МОЯМО. СССР. 1987-1988


– Что отличает для вас Москву от Нью-Йорка и других городов ?

– То, что отличает Москву и будет ее отличать от других городов – акценты ее архитектуры, в первую очередь здания великолепного русского конструктивизма. Из-за них я и ездил в 1987 году в Москву. Сделанные тогда снимки мы обсуждали потом в Штуттгарте на факультете архитектуры. Воплощенный конструктивизм – это есть только в Москве и это делает ее уникальной для всего мира. Это здания Мельникова, братьев Весниных. Например, мельниковский дом культуры имени Русакова. Это икона истории архитектуры. Английский архитектор Джеймс Стирлинг, проектировавший здание Госгалереи в Штуттгарте, построил в 70-е годы здание в Англии, где был зал – абсолютная копия зала в клубе имени Русакова. Этот пример – и он не единственный – показывает, какое большое влияние оказывал этот, казалось бы, формальный мир конструктивизма на развитие архитектуры. Сегодняшняя Москва на снимках Александра Нерославского поражает обилием якобы роскоши и стремлением к ней, эти образы роскоши, запечатленные в городской рекламе, – они есть, конечно, и в Лондоне и в Шанхае, но в Москве все это появилось за короткое время и приобрело невиданные масштабы. Это тоже выделяет современную Москву из ряда метрополий. Это – тоже феномен. И его мы хотели показать в снимках Саши Нерославского.

– Что могут рассказать о городе фотографии, а что – нет? Где границы возможностей искусства фотографии применительно к портрету городов?

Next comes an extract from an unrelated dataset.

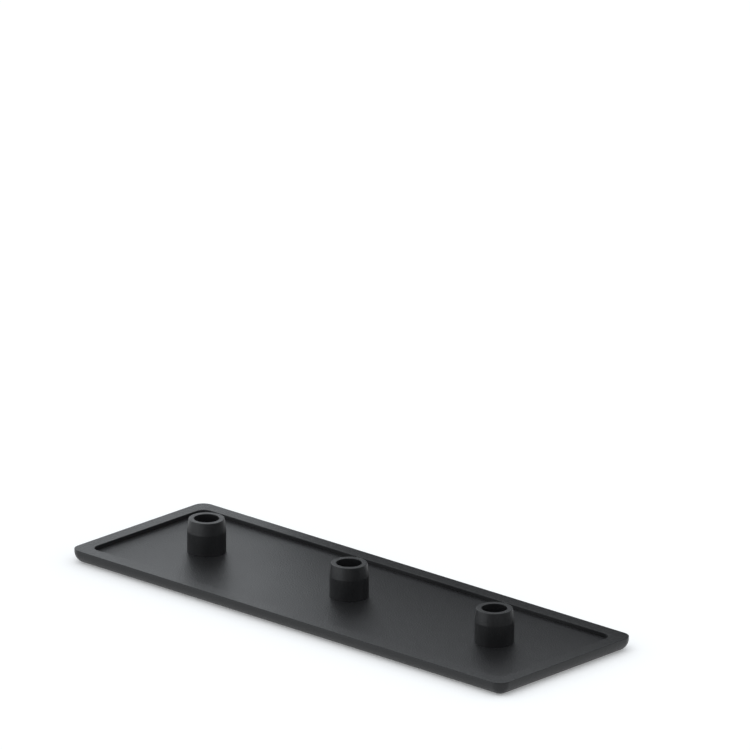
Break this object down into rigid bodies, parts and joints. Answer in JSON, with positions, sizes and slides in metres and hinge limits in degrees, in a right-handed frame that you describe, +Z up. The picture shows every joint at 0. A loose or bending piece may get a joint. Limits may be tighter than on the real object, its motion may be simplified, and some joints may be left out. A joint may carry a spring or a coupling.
{
  "type": "profile end cap",
  "caption": "Black plastic end cap for a slotted framing profile: flat plate with a rolled outer edge, shallow recess, seating rim and hollow push-in pegs.",
  "frame": {"origin": "under the middle of the plate, on the flat outer face that the cap lies on", "axes": "+X along the length of the plate and the row of pegs, +Y across it, +Z up out of the pegs"},
  "size_m": [0.12, 0.04, 0.0093],
  "materials": {
    "black_plastic": "injection-moulded black plastic with a fine matt texture"
  },
  "bodies": {
    "root": {"end_cap": "black_plastic"}
  },
  "joints": []
}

– Фотографии – это в первую очередь катализаторы памяти. Они могут вызвать воспоминания, напомнить кому-то даже былые запахи. Люди смотрят на фотографии, и в какой-то момент происходит некий щелчок, рождающий воспоминание, связанную с городом историю. В наших книгах можно увидеть, что иногда весьма похожие изображения двух городов рождают крайне непохожие истории. Само искусство фотографии (и мы попытались высказать эту мысль в книге о Москве публикацией предисловия Рольфа Майера) очень изменилось вследствие технической революции. Переход от аналоговой фотографии к цифровой привел к тому, что всех нас захлестнули потоки изображений. Все вокруг теперь фотографируют, и сам процесс фотографирования, как и процесс рассматривания фотографий вследствие изменений скорости того и другого сильно изменились. Мы рассматриваем теперь все очень быстро, коротко и все для нас сливается, впечатления наши смазываются. На фотографиях 80-х годов не всегда все в резкости, иногда намеренно, но сюжет, мотив, содержание обладают часто большей силой выразительности, имеют большую значимость. На современных цифровых фото все, как правило, технически идеально, но достижение яркости творческого высказывания при таких возможностях скорее осложнено. Потоки изображений, которые на нас обрушиваются – это, возможно, какой-то новый вызов к выработке новых способностей видеть и рассматривать. Хочу повторить: в наших книгах изображения все же – скорее катализаторы для возникновения интересных историй, связанных с тем или иным городом. Я сказал бы, что для меня истории даже важнее, чем вызвавшие их фотографии.